Los campos no nacen del derecho ordinario, si no del estado de excepción o ley marcial. Aunque sea por derivación, puede decirse lo mismo de las instituciones disciplinarias. Aun admitiendo que éstas no pueden ser si no una versión soft de aquellos campos que horrorizaron al género humano, deberíamos extraer conclusiones del hecho de que también estás tengan unos supuestos teóricos comunes con aquellos. ¿Serán entonces las disciplinas, como ya se ha apuntado antes, las encargadas de hacer realidad la idea de una comunidad política como mezcla de ley y afuera de la ley?

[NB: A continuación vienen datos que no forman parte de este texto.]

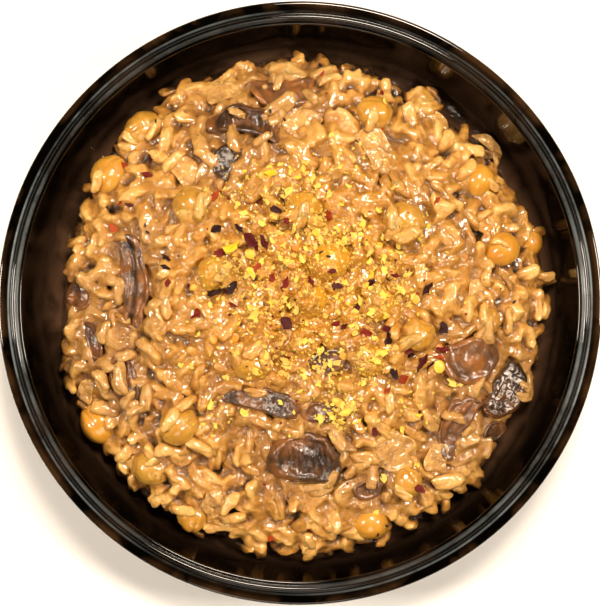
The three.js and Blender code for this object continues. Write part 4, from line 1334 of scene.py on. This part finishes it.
# %% Chilli flakes
chilli_skin, tree, shader, place, tone = new_material(
    "dried_chilli_skin", ("place", "tone"), Roughness=0.55, Specular_IOR_Level=0.18)
streaks = add_node(tree, NOISE, {"Vector": place, "Scale": per_mm(1.5), "Detail": 2})
varied = add_node(tree, MATH, {0: streaks, 1: 0.24, 2: tone}, operation="MULTIPLY_ADD")
colour = add_node(tree, RAMP, {"Fac": varied}, [
    (0.12, "#220907"), (0.3, "#340c0a"), (0.55, "#561412"), (0.8, "#6e190a"), (1.0, "#9e3e10")])
set_inputs(shader, {"Base Color": colour})
CHILLI = [
    (-50.6, 39.4, 2.8, 0.8), (-42.8, 41.3, 3, 0.2), (-44, 37, 4, 0.6), (-51.5, 28.8, 2, 0.7),
    (-48.8, 28.2, 2.4, 0.3), (-53.8, 21.6, 3.6, 0.9), (-37.8, 12.7, 3.4, 0.05), (-38, 10, 3, 0.05),
    (-37, 5.6, 2.4, 0.6), (-29.6, -3.2, 3, 0.7), (-24.2, 30.2, 3.4, 0.85), (-11.9, 28.8, 2.4, 0.5),
    (-6.9, 26.3, 3.4, 0.1), (-3.4, 23.1, 2.6, 0.6), (-23.7, 20.7, 3.4, 0.0), (-17.3, 21, 3.4, 0.0),
    (-14.7, 17.8, 5, 0.35), (-10, 16.7, 4.6, 0.3), (-12.6, 16.2, 3.6, 0.4), (-23, 14.2, 3.4, 0.6),
    (-1.3, 15.2, 2.4, 0.8), (-12, 10, 3, 0.8), (-4, 5.4, 4.4, 0.65), (-8, 7.1, 2.6, 0.7),
    (-24.5, 3, 4.4, 0.0), (-19.6, 4.5, 4, 0.0), (-20.4, 3, 2.8, 0.3), (3, 5.9, 3.2, 0.45),
    (10.3, 5.1, 3.2, 0.25), (-19, -0.4, 2.8, 0.6), (-28.9, -2.8, 3.4, 0.6), (-4.2, -5.7, 4.2, 0.25),
    (9.1, 9.1, 2.4, 0.4), (8.2, 25.1, 3, 0.8), (26.8, 7.7, 2.8, 0.5), (20.3, 5.4, 3.4, 0.2),
    (35.8, 3.9, 4.4, 0.1), (40.7, -7.4, 4.6, 0.1), (16.4, -1.2, 3.2, 0.3), (13, -6.8, 3.6, 0.3),
    (10.3, -5.9, 2.6, 0.6), (18.7, -8.5, 3.6, 0.7), (24.7, -7.1, 2.8, 0.35), (25.3, -10, 3.4, 0.05),
    (25, -11, 2.8, 0.2), (38.7, 29.1, 2.8, 0.85), (30.6, -13.2, 3, 0.5), (34.6, -17.2, 5.4, 0.3),
    (36.4, -18.1, 4.2, 0.1), (26.8, -19.6, 3.6, 0.05), (40.4, -13.5, 4.2, 0.45), (39.7, -15.2, 3, 0.9),
    (29.4, -21.6, 3.2, 0.75), (24.6, -24.8, 3.6, 0.85), (21, -36.4, 2.8, 0.4), (34, -52.9, 3.4, 0.5),
    (-8.2, -68, 3, 0.85), (23.6, 60.1, 2.4, 0.6), (6.2, 65.9, 2.4, 0.85), (31, -14.6, 3.4, 0.05),
]  # x, y, length, tone
CURLED_UP = 1.3  # a curled flake is longer than it looks
CHILLI_CRUMBS = 120
rows = [(x, y, CURLED_UP * length, tone) for x, y, length, tone in CHILLI]
draw = np.random.default_rng(17)
for _ in range(CHILLI_CRUMBS):
    rows.append((draw.normal(4, 24), draw.normal(2, 22), draw.uniform(0.6, 1.6), draw.uniform(0.1, 1.0)))
shapes = [flake_shape("chilli_%d" % i, 90 + i, thickness=0.1, corners=10, curl=0.6, slim=0.44 + 0.07 * i,
                      spread=0.14) for i in range(6)]
strew_on(food, "chilli_flakes", shapes, rows, chilli_skin, 18, tilt=0.2, lift=0.14)

# %% Chilli seeds
seed_shell, tree, shader, tone = new_material(
    "chilli_seed", ("tone",), Roughness=0.4, Subsurface_Weight=0.2, Subsurface_Scale=0.5 * MM)
colour = add_node(tree, RAMP, {"Fac": tone}, [(0.0, "#c9771f"), (1.0, "#f2c23e")])
set_inputs(shader, {"Base Color": colour})
SEEDS = [(-14.1, 14, 3.2, 0.8), (-18.6, -9.8, 3, 0.2), (32.8, 1, 2.8, 0.5), (39.3, -18, 3.8, 0.9),
         (-24.6, -10.4, 2.6, 0.3), (12.3, -15, 2.4, 0.5), (-5.2, 17.6, 2.6, 0.1), (4.6, 20.2, 2.8, 0.8),
         (-1.2, 15.6, 2.6, 0.1), (22.4, 16.2, 2.2, 0.6), (-30, 4.4, 2.2, 0.5),
         (39.6, -12.8, 2.6, 0.0)]  # x, y, size, tone
shapes = [flake_shape("seed_0", 130, thickness=0.26, corners=14, curl=0.0, slim=0.9, spread=0.02,
                      lift=0.03)]
strew_on(food, "chilli_seeds", shapes, SEEDS, seed_shell, 19, tilt=0.15)

# %% Pepper and herbs
pepper, tree, shader, tone = new_material("cracked_pepper_and_herb", ("tone",), Roughness=0.5)
colour = add_node(tree, RAMP, {"Fac": tone}, [(0.0, "#0f0c09"), (0.6, "#241d12"), (1.0, "#3a4420")])
set_inputs(shader, {"Base Color": colour})
SPECKS = [(-41.6, 52.5), (-34.3, 51.1), (-8.4, 54.7), (-4.6, 52.5), (-55.4, 27.5), (-44, 22.2),
          (-43.1, 20.1), (22.2, 33.7), (61.6, 0.4), (-15.4, 1.3), (-12.6, 6.8), (6, 14.2),
          (8, 13), (24.8, -64.2), (22.4, -66.6)]  # x, y of the largest
FINE_SPECKS = 150
SPECK_REACH = 66
rows = [(x, y, 2.0, 0.2) for x, y in SPECKS]
draw = np.random.default_rng(29)
for _ in range(FINE_SPECKS):
    angle, reach = draw.uniform(0, 2 * math.pi), SPECK_REACH * math.sqrt(draw.uniform(0, 1))
    rows.append((reach * math.cos(angle), reach * math.sin(angle), draw.uniform(0.35, 0.9),
                 draw.uniform(0, 1)))
shapes = [flake_shape("speck_%d" % i, 150 + i, thickness=0.3, corners=5, curl=0.1, slim=0.45)
          for i in range(3)]
strew_on(food, "pepper_specks", shapes, rows, pepper, 30)

# %% [markdown]
# ## Crumbs in the dish
# A few crumbs and drops have fallen on the glass round the food. They are dropped on the dish itself,
# as blunt little lumps of the same rice.

# %% Crumbs on the glass
CRUMBS = [(66, -10.6, 0.9), (58, -36.4, 0.9), (53.5, -42.4, 1.1), (9.6, -70.6, 0.9), (7.4, -71.2, 1.2),
          (12, -71, 0.7), (-4, -72, 0.8), (-58.4, 43.4, 0.8), (36, -63.6, 0.8),
          (-47.6, -53, 1)]  # x, y, size
on_glass = surface_tree([dish])
rows = [(x, y, size, 0.8) for x, y, size in CRUMBS]
shapes = [flake_shape("crumb_%d" % i, 170 + i, thickness=0.5, corners=7, curl=0.2, slim=0.8, spread=0.06,
                      lift=0.1) for i in range(3)]
strew_on(on_glass, "crumbs_on_glass", shapes, rows, creamy_rice, 33, lift=0.2)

«El campo de concentración es el espacio que se abre cuando el estado de excepción empieza a convertirse en regla.» (ibíd., p. 215). Cuando esos agujeros que saltean el espacio del derecho, crecen hasta engullir por completo la forma normal de la ley, desembocando en el abismo del estado de excepción completo. Ejemplo paradigmático de ello es el III Reich hitleriano, que algunos han calificado como “un estado de excepción que duró doce años”[6].

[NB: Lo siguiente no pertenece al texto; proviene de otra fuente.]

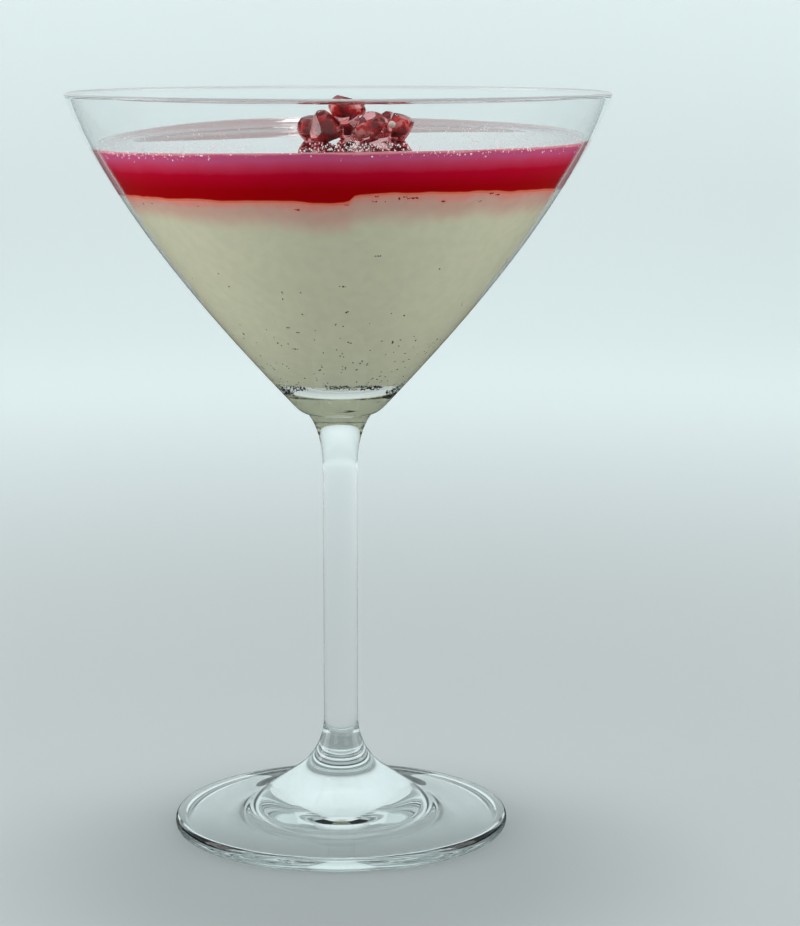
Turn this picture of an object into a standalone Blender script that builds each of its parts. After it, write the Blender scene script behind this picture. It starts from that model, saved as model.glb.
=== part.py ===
"""Panna cotta under red fruit jelly, set in a stemmed cocktail glass and topped with pomegranate arils.

The glass is one turned piece: conical bowl, solid stem and round foot. The panna cotta fills the
lower bowl, the jelly lies on it and leans a little, and a small pile of arils sits on the jelly.
Units are metres, +Z is up, and the origin is the middle of the foot on the table.
"""

import math

import bmesh
import bpy
import numpy as np
from mathutils import Euler, Matrix, Vector

# Driving dimensions of the glass
HEIGHT = 0.170
RIM_RADIUS = 0.0614
LIP_RADIUS = 0.0006
FOOT_RADIUS = 0.0387
FOOT_EDGE = 0.0035
STEM_RADIUS = 0.00395

# Bowl: the outside is a smooth curve from the base of the bowl to the lip, steeper towards the lip
BOWL_BASE_RADIUS = 0.0104
BOWL_BASE_HEIGHT = 0.0989
BOWL_CORNER_RADIUS = 0.0503
BOWL_CORNER_HEIGHT = 0.1410
WALL = 0.0015
FULL_WALL_HEIGHT = 0.150
THIN_WALL = 0.0010
THIN_WALL_HEIGHT = 0.126
BASE_TUCK = 0.0015
BASE_RISE = 0.0003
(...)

«El campo de concentración es un híbrido de derecho y de hecho, en el que los dos términos se han hecho indiscernibles.» (ibíd. p. 217). Estado de naturaleza, ley marcial, ley de la selva, potencia = derecho, ley = voluntad del soberano... todos estos tópicos sobre la falta de derecho o arbitrariedad del poder soberano tienen cabida bajo el manto teórico del estado de excepción y, en particular, bajo la tesis de la indiferencia entre hecho y derecho.
«[...] si la esencia del campo de concentración consiste en la materialización del estado de excepción y en la consiguiente creación de un espacio en el que la nuda vida y la norma entran en un umbral de indistinción, tendremos que admitir entonces que nos encontramos en presencia de un campo cada vez que se crea una estructura de ese tenor, independientemente de la entidad de los crímenes que allí se cometan y cualesquiera que sean su denominación o sus peculiaridades topográficas. Tan campo de concentración es, pues, el estadio de Bari, en el que en 1991 la policía italiana amontonó provisionalmente a los emigrantes clandestinos albaneses antes de reexpedirlos a su país, como el velódromo de invierno en que la autoridades de Vichy agruparon a los judíos antes de entregarlos a los alemanes [...]» (ibíd., pp. 221-222). Cualquier institución que presuponga una micro-penalidad puede ser considerada automáticamente uno de tales campos. Sin duda nos sorprendería un listado exhaustivo de dichos espacios, por cuanto algunos de ellos forman parte de nuestra vida cotidiana. El hecho de que se suscite la estructura de la excepción en un momento dado en un espacio determinado, no quiere decir se trate de cualidad intrínseca de ciertos lugares. Además de la variable espacial hay que tener también en cuenta la temporal. Cualquier sitio cotidiano puede ser un espacio de la excepción y dejar de serlo.
Fuente
[5] El subrayado es mío. ¿Cómo es posible que haya pasado desapercibida a Agamben esta caracterización explícita de las instituciones disciplinarias como espacios de excepción?
[6] Al día siguiente del incendio del Reichstag, en febrero de 1933, Hitler decretó la suspensión de los artículos que consagraban los derechos fundamentales individuales de la Constitución de la República de Weimar, promulgada en 1919; como se sabe sobradamente, esta suspensión nunca se revocó, por lo que, no sólo de hecho, sino también desde un punto de vista “jurídico”, el régimen nazi transcurre en su totalidad bajo la situación de una suspensión formal de la norma.